I will talk a little about Bluetooth clock and CSP protocol, which is an optional part of MCAP.
Each Bluetooth device has an internal clock that is never reset or adjusted, and ticks 3200 times/s. This clock increments a 28-bit counter, which wraps around in less than one day. The BT clock can be read by any user application via an HCI socket.
Many BT things depend heavily on this clock, e.g. the radio frequency "hops" that happen every two clock cycles (that is, 1600 times/s).
In every Bluetooth piconet, there is one master and a number of slaves. All devices must hop channels in the same fashion to be able to communicate, which implies that all devices' clocks must be synchronized. The slaves' clocks are kept in sync with master by adding an offset value, so the following equation is true:
local clock + offset = master's clock
The master's offset is zero. Since the BT clock precision is not incredibly high (and gets worse when idle), the slaves must adjust the offset periodically. This is taken care of by Bluetooth, we don't need to worry with this in our application.
A BT device may participate (as slave) in more than one piconet. If there are two piconets, we have three readable clock values: local (or native), master 1, and master 2 (the latter ones obtained by adding piconet 1's offset and piconet 2's offset, respectively).
When we read the piconet's clock via HCI socket, we need to give the ACL connection handle (ACL is the asynchronous channel between a pair of devices, which bears all RFCOMM and L2CAP connections). Passing ACL handle indirectly identifies the targeted piconet. Naturally, we don't specify the ACL to read the local clock value.

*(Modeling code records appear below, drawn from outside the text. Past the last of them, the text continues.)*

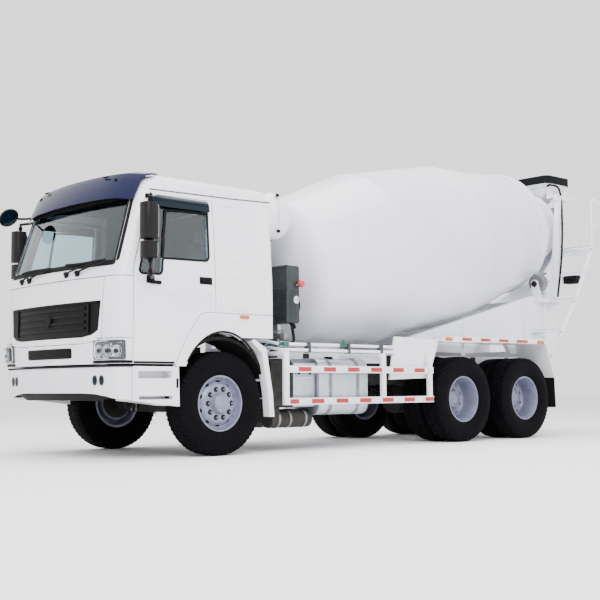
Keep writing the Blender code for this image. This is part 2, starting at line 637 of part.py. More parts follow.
def build_visor():
    """Curved sun visor over the windscreen, lifted clear of it."""
    outline = [(-1.262, 2.715), (-1.255, 2.760), (-1.175, 2.935), (-1.120, 2.995), (-1.030, 3.018),
               (-0.960, 3.020), (-0.960, 3.004), (-1.030, 3.000), (-1.105, 2.978), (-1.155, 2.925),
               (-1.238, 2.750), (-1.250, 2.715)]
    rings = []
    steps = 12
    for k in range(steps + 1):
        t = -1.0 + 2.0 * k / steps
        x = 1.085 * t
        back = 0.105 * t * t + 0.050 * t ** 8
        drop = 0.018 * t * t + 0.030 * t ** 8
        rings.append([(x, y + back, z - drop) for y, z in outline])
    add_node("sun_visor", loft(rings), "navy", TILT_PIVOT, "cab_shell")


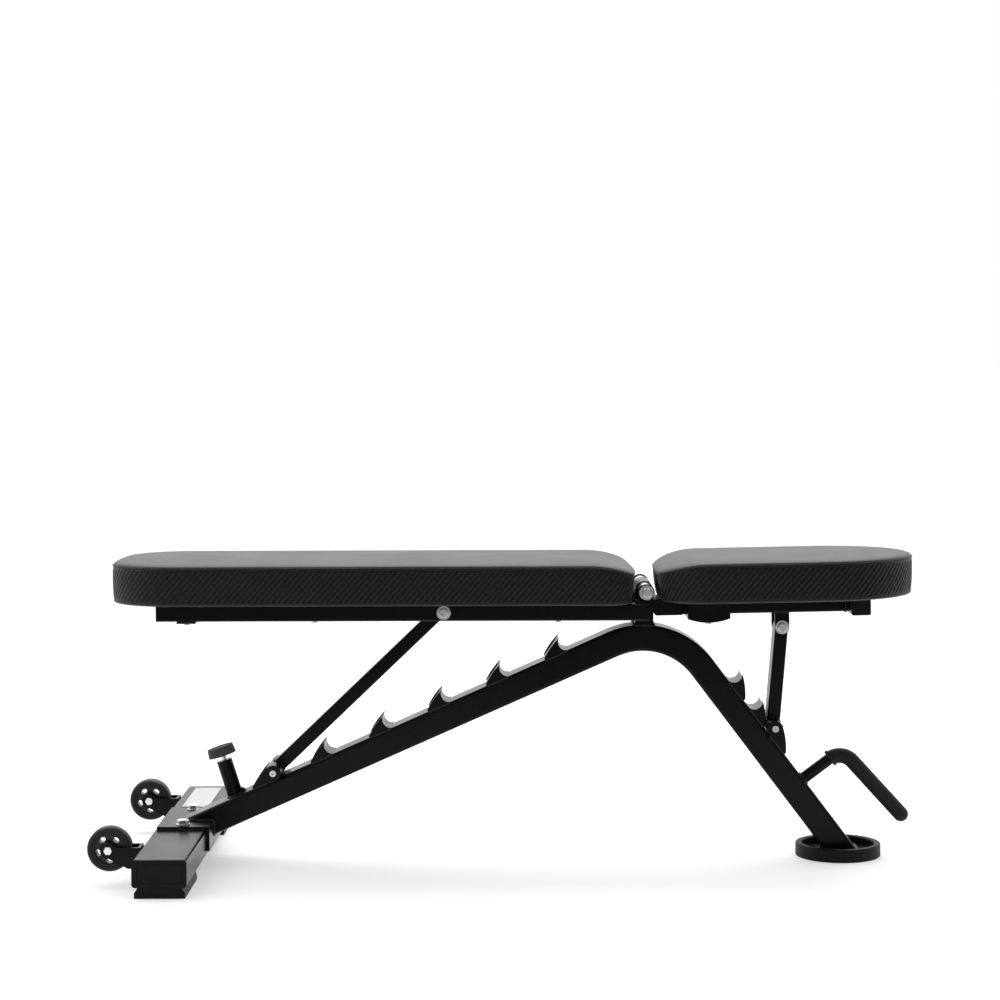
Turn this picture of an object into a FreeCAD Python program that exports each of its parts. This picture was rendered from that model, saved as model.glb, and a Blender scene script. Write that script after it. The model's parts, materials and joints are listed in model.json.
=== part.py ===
"""Adjustable weight bench with a ladder-hook backrest and seat.

Frame of the model: millimetres, +Z up, +X towards the seat end, +Y to the user's left when
lying down. The origin is on the floor, under the middle of the bench's outer box.
"""
import FreeCAD, Part
import math
import os
import re

from FreeCAD import Placement, Rotation, Vector

doc = FreeCAD.newDocument("weight_bench")

# ---------------------------------------------------------------- driving dimensions (mm, degrees)

DIMENSIONS = [
    # rear cross tube, its caps and feet
    ("rear_centre_x", -496.7), ("rear_width", 78.4), ("rear_height", 40), ("rear_length", 590),
    ("rear_wall", 3), ("rear_corner", 5), ("cap_thick", 3), ("cap_plug", 15),
    ("foot_height", 16), ("foot_width", 72.5), ("foot_length", 130), ("foot_bevel", 5),
    # main beam: one bent rectangular tube
    ("beam_width", 60), ("beam_height", 40), ("beam_wall", 3), ("beam_corner", 5),
    ("beam_slope", 23.8), ("leg_slope", 53.0), ("bend_radius", 113),
    ("vertex_x", 239.9), ("vertex_z", 365.75),
    # saddle bracket that bolts the beam to the cross tube
    ("saddle_thick", 5), ("saddle_length", 159), ("saddle_drop", 32), ("saddle_bolt_y", 62),
    # adjustment hooks
    ("hook_rise", 22.5), ("hook_base", 34), ("hook_throat", 13), ("hook_side", 5),
    ("back_hook_pitch", 97.56), ("back_hook_first", -280.2),
    ("seat_hook_pitch", 51.7), ("seat_hook_first", -13.7),
    # main hinge
    ("hinge_x", 205.5), ("hinge_z", 414.5), ("axle_radius", 6), ("running_gap", 0.08),
    ("boss_radius", 12.5), ("post_depth", 28), ("post_wall", 4), ("post_half_width", 29.7),
    ("spacer_radius", 10.5), ("axle_half_length", 94.5),
    # front foot
    ("front_foot_x", 505), ("ring_radius", 65), ("ring_height", 20), ("ring_wall", 10),
    ("ring_lip", 3), ("disc_thick", 6),
    # carrying handle
    ("handle_rod", 9), ("grip_radius", 11.6), ("handle_bend", 26),
    ("handle_vertex_x", 510.4), ("handle_vertex_z", 163.0), ("handle_droop", 47.7),
    ("handle_drop_length", 135), ("grip_start", 50),
    # bumper under the head end of the backrest
    ("bumper_x", -422), ("bumper_tilt", 17.3), ("bumper_post_radius", 12),
    ("bumper_post_length", 56.4), ("bumper_stud_radius", 5), ("bumper_gap", 8),
    ("bumper_height", 13.5), ("bumper_radius", 21.5),
    # transport wheels
    ("wheel_x", -582.4), ("wheel_z", 52.8), ("wheel_y", 197.2), ("wheel_radius", 32.7),
    ("wheel_width", 24), ("hub_radius", 24.2), ("wheel_axle", 4), ("fork_thick", 4), ("fork_gap", 1.5),
    # backrest and seat frames
    ("rail_bottom", 374), ("rail_height", 25), ("rail_width", 25), ("rail_wall", 2),
    ("back_rail_y", 92.5), ("back_rail_start", -524.5), ("back_rail_end", 207.5),
    ("back_pivot_x", -97), ("seat_tilt", 1.0), ("plug_head", 1.5), ("plug_tongue", 14),
    ("seat_rail_width", 60), ("seat_rail_start", 222), ("seat_rail_end", 511),
    ("seat_front_width", 29), ("seat_front_length", 180), ("ear_thick", 6),
    # pads
    ("pad_bottom", 400), ("pad_thick", 64.5), ("pad_width", 290), ("board_thick", 12),
    ("board_inset", 14), ("back_pad_start", -600), ("back_pad_end", 192),
    ("seat_pad_start", 222.5), ("seat_pad_end", 615.4), ("slide_gap", 0.4),
    ("head_corner", 100), ("head_round", 683), ("back_hinge_corner", 42), ("back_hinge_round", 1080),
    ("seat_hinge_corner", 75), ("seat_hinge_round", 1800), ("front_corner", 140), ("front_round", 160),
    ("hinge_fall", 24.5), ("hinge_fall_run", 74),
    # struts
    ("strut_height", 20), ("back_strut_width", 25), ("seat_strut_width", 40), ("strut_wall", 2),
    ("sleeve_radius", 12), ("sleeve_half", 52), ("rest_gap", 0.4), ("pin_radius", 5),
    ("pin_half", 55), ("top_sleeve_radius", 10), ("pin_ahead_back", 7.2), ("pin_ahead_seat", 9.5),
    ("seat_pivot_x", 415.6), ("seat_pivot_z", 354.8), ("clevis_thick", 4.5),
]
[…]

We can imagine a situation in which several BT devices are sending periodic information, and we would like to know the exact moment in which every piece of information was generated.
The 'canonical' example is a transport belt with several optical sensors in the way. When an object is being transported by the belt, it triggers the sensors in sequence, which send the event upstream to a concentrator.

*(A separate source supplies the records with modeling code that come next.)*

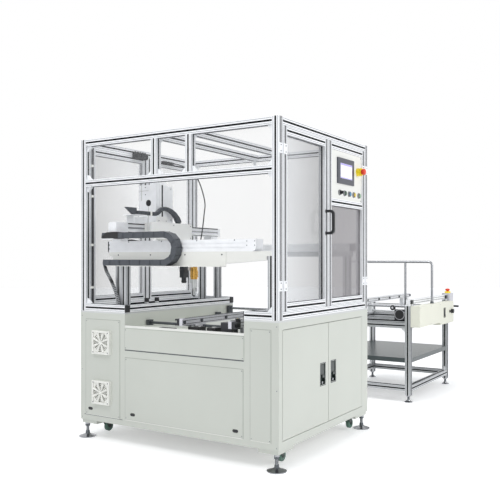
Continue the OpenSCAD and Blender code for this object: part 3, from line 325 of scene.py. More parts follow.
# The apron and its ledge are painted sheet; the bezels of the keys are plated; the camera block is black
repaint("gantry_frame", "white", lambda x, y, z: x < 60.5 and z > 1006)
repaint("operator_bezels", "steel", lambda x, y, z: z < 1500)
repaint("dispensing_valve", "motor", lambda x, y, z: x < 500)
repaint("dispensing_valve", "dull_steel",
        lambda x, y, z: x > 500 and (z < 921 or (y > 950 and abs(x - VALVE_X) < 13)))
repaint("enclosure_windows", "rear_window", lambda x, y, z: y > 1300)
repaint("gantry_beam", "chain", lambda x, y, z: z > 1304 and x < 93)
repaint("conveyor_rail_fixed", "dark_steel", lambda x, y, z: y > 310)
repaint("table_frame", "steel", lambda x, y, z: z > TABLE_H + 2)
for name, centre in LATCH_X.items():
    repaint(name, "dark_green", lambda x, y, z, centre=centre: in_dish(abs(x - centre), y, z))
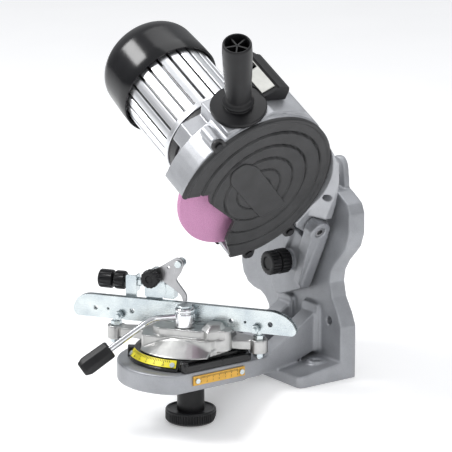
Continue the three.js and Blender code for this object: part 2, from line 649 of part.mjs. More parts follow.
function tiltArm() {
  const face = [
    [-7, -7.5], [0, -10.5], [7, -7.5], [EAR_OUT + 1.5, HEEL_W], [EAR_OUT, 84], [-EAR_OUT, 84],
    [-EAR_OUT - 1.5, HEEL_W],
  ];
  const plate = push(rounded(face, 4, 3).map(flip), 'y', ARM_FRONT_Y, ARM_BACK_Y);
  const ears = [[EAR_IN, EAR_OUT], [-EAR_OUT, -EAR_IN]].map(([low, high]) => join(
    bar('x', [HINGE_Y, HINGE_W], EAR_R, low, high, 28),
    push([[HINGE_Y - 9.5, 84], [94, 60], [ARM_BACK_Y - 1, 56], [ARM_BACK_Y - 1, 86]], 'x', low, high),
  ));
  const flange = push([[94, 62], [99.5, HEEL_W + 4], [105, HEEL_W], [105, 66]], 'x', 20, EAR_OUT);
  const rib = push([[99.5, 64], [99.5, 40], [105, 34], [105, 68]], 'x', -10, -3);
  const boss = bar('y', [DEPTH_U, DEPTH_W], 9.5, 98.6, 104, 24);
  return cut(
    join(plate, ...ears, flange, rib, boss),
    block(-EAR_IN, EAR_IN, 80, 130, 66, 110),
    bar('x', [HINGE_Y, HINGE_W], HINGE_R + 0.2, -40, 40),
    bar('y', [DEPTH_U, DEPTH_W], 3.7, 90, 120, 14),
    bar('y', [0, 0], 4.9, ARM_FRONT_Y + 3, 120, 20),
  );
}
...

If the concentrator wants to calculate e.g. the belt speed, it can't trust the time of arrival of the events, not even the arrival order, because many delay factors will interfere in data transmission. The sensor itself must "stamp" time on every event, and then send it upstream.
Then we have the problem of synchronizing the clocks of all sensors, so the timestamps are directly comparable. The concentrator must somehow reset all sensors at the same time, which is not trivial. Even with LAN broadcast, there will always be transmission and processing delays, and the sensors' clocks would always diverge.
In case of Bluetooth, we have a common, synchronized clock, which is the piconet clock; but its precision and resolution may not be enough.
In the other hand, most operating systems keep a system clock with good precision and microsecond resolution. But it is not easily synchronizable. Each computer-sensor in a network will surely have slightly different system time.
Even if the concentrator had a way to reset all sensors' clocks, they also have different drift rates, and they would eventually fall out of sync again. The concentrator needs a way to know if deviations are mounting above a tolerable threshold, at when a new reset is needed.
This article does not cover MCAP. For now, I say that CSP is an optional part of the MCAP protocol. CSP is all about timestamp synchronization.
The main CSP trick is to use both clocks (Bluetooth and system), leveraging the strong points of each one. There is no magic, it is something that any application protocol could implement by itself; the CSP "advantage" is being a formal Bluetooth standard.
Since MCAP establishes point-to-point connections (like most protocols), CSP specifies two roles: master and slave, one for each side. In the transport belt example, the concentrator would take the master role in every connection with each sensor.
CSP solves the resolution problem by adopting a 64-bit, microsecond-counting relative timestamp. The master may request the slave to reset the timestamp at any moment.
At slave side, the straightforward implementation of a microsecond-resolution timestamp is to read gettimeofday() upon reset, and read it again when an event needs to be timestamped. The difference is the relative timestamp; and gettimeofday() has microsecond resolution.
Syncronization is solved with Bluetooth clock. CSP allows the master to schedule the timestamp reset into the future — that is, when the BT clock reaches a given value. This allows the master to schedule timestamp reset on any number of slaves "at the same time" (into the future), with no need to hurry.
The remaining problem is system clock drift in each slave. Fortunately, CSP has two mechanisms to cope with this:
a) The slave may be configured to send (BT clock, timestamp) tuples periodically. The frequency is determined by the clock precision of the slave, as well as the precision demanded by master. (For example, if master demands 1000 parts per million, and slave has precision of 20ppm, it would send the tuple once every 50 seconds.)
b) CSP allows the master to reset any slave's timestamp to any given value, not only to zero. This allows the master to make small compensations for every slave, instead of having to reset everyone to zero.
Since the BT clock is guaranteed to be synchronized, the periodic indication of (BT clock, timestamp) from slave allows drift calculation and taking corrective measures.
Note that CSP only offers a mechanism to synchronize the timestamp. The actual "timestamping" of events, the transmission of events to the concentrator etc. are application's responsability.